In 2018, almost all stocks had negative yields at an average annual rate of return of -8.5%. This time only "ENPH" and "RUN" exhibited the only positive annual rate of return at 81.9% and 84.0% respectively.
After running a built in timer in our refactored Excel VBA script, we found the initial script run time dropped from 0.278 seconds to 0.0625 seconds.
First, here's a comparison of the script run time for the original version and the refactored script analysis of 2017 stocks.
Now, here's a comparison of the script run times of the 2018 stocks.
Overall, refactoring our code allowed for the same stock analysis function to be carried out about four times faster than the original script.

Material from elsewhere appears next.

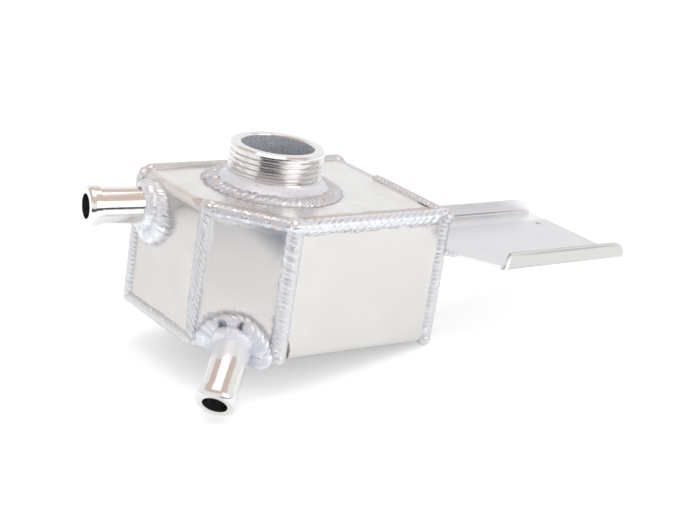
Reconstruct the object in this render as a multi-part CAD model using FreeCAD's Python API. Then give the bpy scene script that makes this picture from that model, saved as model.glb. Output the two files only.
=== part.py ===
import FreeCAD, Part
import math
import os

from FreeCAD import Vector

# Coolant expansion tank of welded aluminium sheet: a box with one corner cut off, a threaded
# filler neck, two hose tails and a folded channel bracket that carries it.
# The origin is on the axis of the filler neck, in the outer face of the top plate. +Z points
# up out of the neck, +X runs along the front wall towards the bracket, +Y points to the back.

# Tank box, outside sizes
tank_length = 134.0
tank_width = 105.0
tank_height = 76.0
sheet = 3.0
corner_cut_x = 31.5
corner_cut_y = 38.0
neck_to_side_wall = 59.0
neck_to_front_wall = 63.0
top_fold_radius = 6.0
base_fold_radius = 4.0

# Seam welds along the open corners of the sheets
seam_reach = 5.5
seam_crown = 1.4
end_seam_proud_end = 6.0
end_seam_dressed_length = 36.0

# Filler neck, a turned ring with a coarse outside thread
neck_height = 23.3
neck_diameter = 52.0
neck_bore = 40.0
thread_pitch = 3.0
thread_depth = 1.6
thread_crest = 0.7
thread_root = 0.7
thread_turns = 4
neck_rim_chamfer = 1.4
neck_bore_chamfer = 0.8
neck_weld_reach = 12.6
neck_weld_height = 4.2
neck_weld_climb = 7.0
neck_weld_collar = 3.0
neck_weld_hollow = 0.7
neck_weld_swell = 1.2

# Hose tails, two turned tubes of one size
tail_diameter = 20.0
tail_bore = 13.6
tail_lip_diameter = 22.4
tail_lip_length = 6.2
tail_lip_ramp = 0.6
tail_nose_length = 2.8
tail_nose_swell = 0.25
tail_tip_land = 3.2
weld_fit_gap = 0.1

# Side tail, on the upper back part of the side wall
side_tail_length = 37.7
side_tail_to_back_wall = 18.0
side_tail_depth = 15.5
side_tail_turn = 11.0
side_tail_drop = 1.7
side_weld_radius = 17.5
side_weld_drop = 4.7
side_weld_aside = 1.5
side_weld_height = 6.5
side_weld_swell = 1.6

# Lower tail, which leaves the foot of the cut-off corner at a slant
low_tail_length = 38.8
low_tail_above_base = 6.4
low_tail_aside = 0.9
low_tail_slant = 37.8
low_tail_turn = 2.9
low_weld_ring_radius = 15.0
low_weld_bead_radius = 8.0

# Bracket, a channel folded from thinner sheet
bracket_length = 110.0
bracket_width = 81.0
bracket_height = 10.0
bracket_sheet = 2.0
bracket_fold_radius = 3.0
bracket_web_depth = 22.2
bracket_front_offset = 31.0
bracket_flange_start = 18.0
bracket_flange_lean = 3.5
bracket_front_corner_radius = 8.0
bracket_back_corner_radius = 12.0
bracket_hole_diameter = 3.0
bracket_hole_to_end = 11.8
bracket_hole_to_flange = 21.7
bracket_bead = 4.0
bracket_bead_start = 6.5
bracket_bead_swell = 0.7
bracket_tack_length = 8.0
bracket_tack_radius = 2.6
bracket_tack_tip = 1.4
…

In general, refactoring code is an advantageous process. An unoptimized script could take a very long time to run if it is not optimized. The first way a code is written is generally one of the easiest solutions a programmer can find. The relief a programmer may experience from solving a problem may cause them to overlook how the code could be optimized and run better. Often, a code may take unnecessary steps to repeatedly scan through all lines of data. This can lead to an inefficient use of time for a business. The implied method of refactoring a code is to cut out unnecessary steps without compromising the precision and efficiency of the code. Thus, a major advantage to refactoring code is improved efficiency which leads to saving a lot of time processing information.

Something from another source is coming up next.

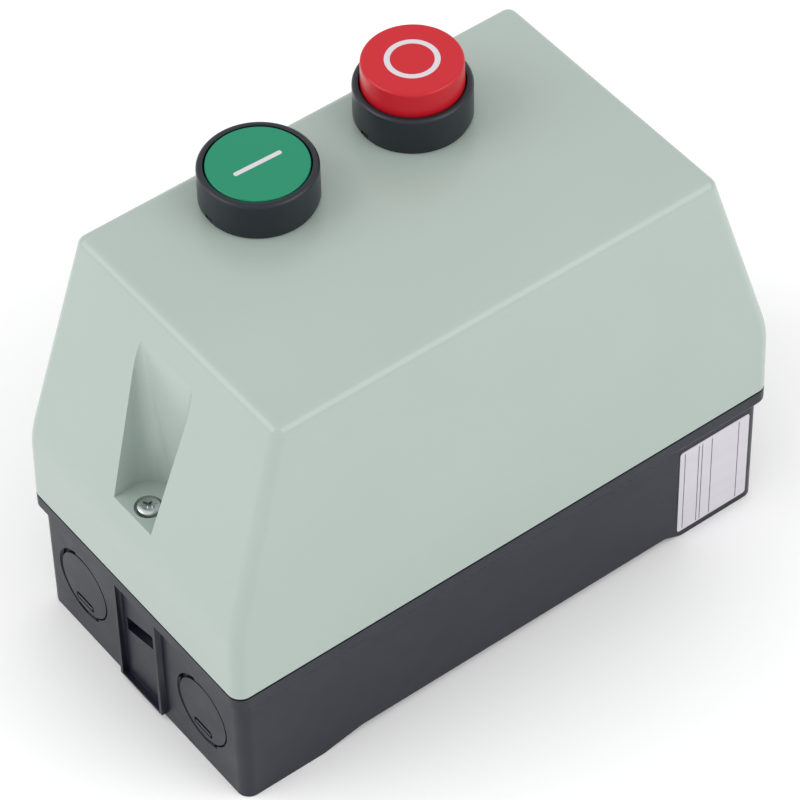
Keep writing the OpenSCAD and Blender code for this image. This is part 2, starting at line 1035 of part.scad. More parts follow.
module relay_head() {
  half = relay_l / 2;
  color([0.93, 0.93, 0.91])
    at_relay()
      difference() {
        along_y(gear_w)
          polygon([[-half, relay_split], [half - 10, relay_split], [half - 10, relay_top - 5],
            [half - 12, relay_top], [-half, relay_top]]);
        translate([-5, 0, 0])
          block(relay_l - 16, gear_w - 2 * gear_wall, relay_split - 1, relay_top - relay_wall_t);
        // sockets of the links to the contactor
        for (y = link_poles)
          translate([-half, y, 0])
            block(9, strip_w + 0.1, strip_z + strip_t, strip_z + strip_t + link_t + 0.1);
        translate([stop_x - relay_x, button_y - gear_y, 0])
          rod(reset_r + run, relay_top - 4, relay_top + 1);
        translate([dial_x - relay_x, dial_y, 0]) {
          rod(dial_r + run, relay_top - dial_pocket, relay_top + 1);
          rod(dial_stem_r + run, relay_top - 4, relay_top + 1);
        }
      }
}

module relay_links() {
  inner = gear_x + terminal_x - 2;
  color([0.80, 0.52, 0.34])
    for (y = link_poles)
      translate([inner, gear_y + y - strip_w / 2, strip_z + strip_t + 0.05])
        cube([relay_x - relay_l / 2 + 4 - inner, strip_w, link_t]);
}

module relay_terminals() {
  half = relay_l / 2;
  color([0.80, 0.52, 0.34])
    at_relay()
      for (y = link_poles)
        translate([half - 5.5, y, 0])
          block(9, strip_w, terminal_z, terminal_z + strip_t);
}

module relay_screws() {
  half = relay_l / 2;
  color([0.75, 0.76, 0.78])
    at_relay()
      for (y = link_poles)
        translate([half - 5, y, terminal_z + strip_t])
          terminal_screw();
}

// three upright strips, each with its heater winding
module bimetals() {
  strip = [0.8, 5];
  heater_z = relay_low + 8;
  heater_h = 24;
  color([0.70, 0.62, 0.50])
    at_relay()
      for (y = link_poles)
        translate([bimetal_x, y, 0]) {
          block(strip[0], strip[1], relay_low + relay_wall_t, relay_split + 6);
          translate([0, 0, heater_z])
            difference() {
              block(4, 8, 0, heater_h);
              block(strip[0] + 0.1, strip[1] + 0.1, -1, heater_h + 1);
            }
        }
}

module trip_slide() {
  color([0.92, 0.92, 0.90])
    at_relay()
      difference() {
        translate([-4, -3.8, 0])
          block(8, 31.6, slide_z, slide_z + 2);
        for (y = link_poles)
          translate([bimetal_x, y, 0])
            block(1.8, 6, slide_z - 1, slide_z + 3);
      }
}

module current_dial() {
  color([0.93, 0.93, 0.91])
    translate([dial_x, gear_y + dial_y, relay_top])
      difference() {
        union() {
          rod(dial_r, -dial_pocket + 0.1, 1.2);
          rod(dial_stem_r, -4.4, 0);
          rod(dial_stem_r + 0.6, -4.4, -relay_wall_t - 0.1);
        }
        block(8, 1.2, 0.2, 2);
        translate([4.4, 0, 0])
          rod(0.7, 0.6, 2);
      }
}

module reset_button() {
  color([0.10, 0.28, 0.62])
    translate([stop_x, button_y, relay_top])
      union() {
        rod(reset_r, -relay_wall_t - 1, reset_h);
        block(2 * reset_r + 2, 4, -relay_wall_t - 1.5, -relay_wall_t - 0.1);
        rod(2.4, -reset_low, -relay_wall_t - 1);
      }
}

module reset_spring() {
  color([0.78, 0.79, 0.80])
    translate([stop_x, button_y, reset_seat_z])
      coil_spring(1.8, 0.3, relay_top - reset_low - reset_seat_z, 5);
}

base_housing();
rim_gasket();
cover_nuts();
rating_plate();
din_rail();
rail_screws();
earth_bar();
earth_screw();
top_cover();
cover_screws();
start_bezel();
stop_bezel();
bezel_seals();
bezel_nuts();
start_cap();
start_mark();
start_plunger();
start_rod();
start_spring();
stop_cap();
stop_mark();
stop_plunger();
stop_rod();
stop_spring();
contactor_base();
magnet_core();
coil();
shading_rings();
armature();
contact_carrier();
moving_contacts();
contact_springs();
return_springs();
contactor_head();
fixed_contacts();
contactor_screws();
start_block();
start_block_plunger();
start_block_spring();
relay_base();
relay_head();
relay_links();
relay_terminals();
relay_screws();
bimetals();
trip_slide();
current_dial();
reset_button();
reset_spring();
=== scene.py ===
"""Enclosed motor starter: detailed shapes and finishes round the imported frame."""

import json
import math

import bmesh
import bpy
from bpy.props import FloatProperty, FloatVectorProperty, IntProperty, PointerProperty
from mathutils import Matrix, Vector


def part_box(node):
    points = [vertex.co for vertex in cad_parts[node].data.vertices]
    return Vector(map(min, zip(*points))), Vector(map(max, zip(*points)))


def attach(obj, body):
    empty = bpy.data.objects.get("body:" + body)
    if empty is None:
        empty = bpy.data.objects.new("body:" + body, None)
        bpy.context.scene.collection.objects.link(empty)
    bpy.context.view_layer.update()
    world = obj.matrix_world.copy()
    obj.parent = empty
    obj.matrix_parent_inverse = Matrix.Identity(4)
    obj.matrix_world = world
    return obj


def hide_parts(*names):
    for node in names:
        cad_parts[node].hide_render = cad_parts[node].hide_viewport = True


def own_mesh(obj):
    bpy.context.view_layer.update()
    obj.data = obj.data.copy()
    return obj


bl_info = {
    "name": "Enclosed motor starter",
    "version": (1, 0, 0),
    "blender": (4, 5, 0),
    "location": "View3D > Sidebar > Starter",
    "description": "Builds the detailed pieces, finishes and stage of an enclosed motor starter",
    "category": "Object",
}

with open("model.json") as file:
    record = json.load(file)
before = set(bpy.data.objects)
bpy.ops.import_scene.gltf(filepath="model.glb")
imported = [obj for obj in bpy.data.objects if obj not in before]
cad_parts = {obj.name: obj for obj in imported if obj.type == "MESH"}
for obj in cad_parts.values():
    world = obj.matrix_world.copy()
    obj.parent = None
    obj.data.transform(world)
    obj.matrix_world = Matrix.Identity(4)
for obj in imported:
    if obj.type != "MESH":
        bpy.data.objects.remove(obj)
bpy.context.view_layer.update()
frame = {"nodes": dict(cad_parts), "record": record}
MM = 0.001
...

A general disadvantage to refactoring code is that sometimes not everyone working with code will know exactly how the code works, even though it is a useful tool for a company. If you begin to refactor code without knowing how it works, it could lead to systematic mistakes and it can become a huge waste of time. Also, if a code is not tested extensively with real world data, a subsequently refactored code might lead to processing results which were not originally intended. For example, if a programmer refactors and modifies a code to yield an output which differs from the original control output, they would be compromising the original function of the code instead of enhancing it.
-
The first script for running the stock-analysis code used two iteration variables for loops. Variable ‘i’ in tickers(i) was used in a for loop to scan the data for the appearance of each index position ticker string at a time (i = 0 To 11). Then, within every iteration of the ticker loop, the variable ‘j’ was used in a nested for loop to iterate through every row of the data and perform a series of conditional statements (j = 2 to RowCount). This meant that the code was going to check every single row of the excel spreadsheet for the appearance of each ticker. This was inefficient because we did not need to check every row of the spreadsheet for every single ticker and it took too much time. In fact, it would be better to write a code that could check for the presence of each ticker one row at a time and then force the script to look for the next index position ticker once the final row of the current ticker was detected. In this way, the script would not loop through the entire excel spreadsheet for an unnecessary number of times. It would actually loop through all the rows only one time. Thankfully, in our refactored code, we were able to accomplish this because each ticker was listed alphabetically and we designed our ticker array to be alphabetical with corresponding index positions.
-
The inefficiency of the first version of our script gave rise to a higher efficiency script through refactoring. Our refactored Excel VBA script was more efficient because it ran about four times faster. We were able to cut out the unnecessary and repetitive steps from the first version of the script. We could really only perform this refactoring because we knew, as mentioned above, that the nesting of for loops leading to excessive iterations throughout the data was not necessary to include in our code. Thus, it would be a major disadvantage to refactor this VBA script without knowing what actual computational tasks were being carried out by the code.
-
Another disadvantage to this refactored code is that it has not been used extensively to test larger data sets. Even after refactoring, it could still end up taking an abnormally long ammount of time to process an ammount of trading stock data that is useful for a real world finance company. While we were able to see how we could still improve our code, we still do not have a real world set of data to provide the ultimate stress test for the current version of the script.